Sunday, July 18, 2010

Leitneria floridana - Corkwood

The one and only species of the genus Leitneria which is the lone genus in the family Leitneriaceae. It is a small suckering, spreading-crowned tree native to swamplands in the southeast U.S. where it is now extremely rare. It likely had a much wider range before the previous ice age, it is amazingly fully hardy and thrives in Ottawa, Ontario in Canada. It is now restricted to parts of Texas, the southern Mississippi Valley and Alabama, Georgia and northern Florida in the wild. In cultivation it actually grow better further north where it can also be grown in drier soil.

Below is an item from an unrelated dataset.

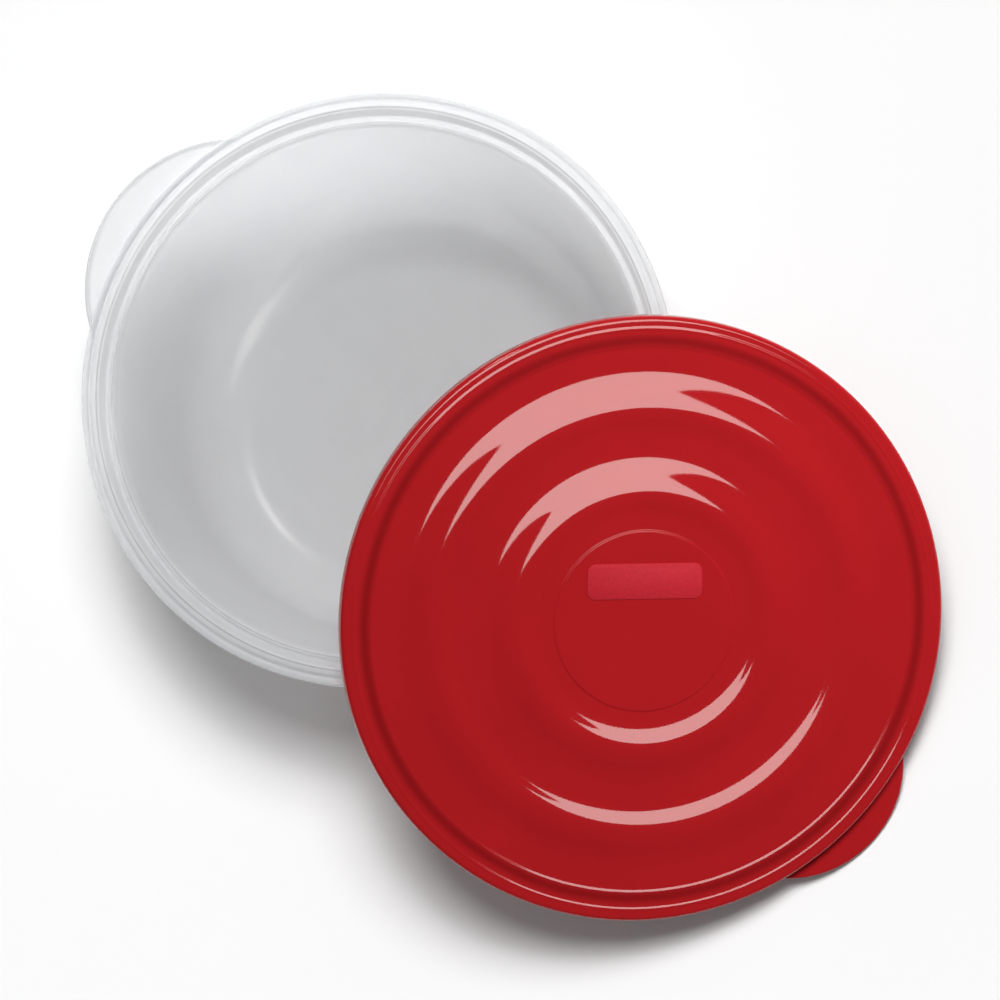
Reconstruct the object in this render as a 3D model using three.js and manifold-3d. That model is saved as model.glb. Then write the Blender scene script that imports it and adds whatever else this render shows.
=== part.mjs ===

Typically reaching about 15 feet in height, the largest on record is 32 x 8 feet in height with a trunk diameter of 6 inches.
The deciduous, smooth-margined, leathery, elliptical leaves are up to 9 x 3 ( rarely over 7 x 2 ) inches in size. They are bright green above and slightly hairy beneath. The foliage stays green until late in autumn.
The flowers are up to 1.5 inches in length and are borne in February and March. The staminate and pistellate flowers are borne on separate trees.
The ovate, pointed fruits are leathery and brown and up to 1 x 0.3 inches in size.
The bark is red-brown with shallow fissures.
The wood is extremely light, up to 13 pounds per square foot, making it easily floatable and lighter than cork.
Hardy zones 4 to 9 and requires acidic soil, it is salt tolerant. An excellent ornamental tree for wet or flood prone areas such as parks along riverfronts, floodplains and the edges of ponds. Propagation is from seed soaked in water then cold stratified for 3 months.

* photos taken on 4th of July 2010 @ U.S. National Arboretum, D.C.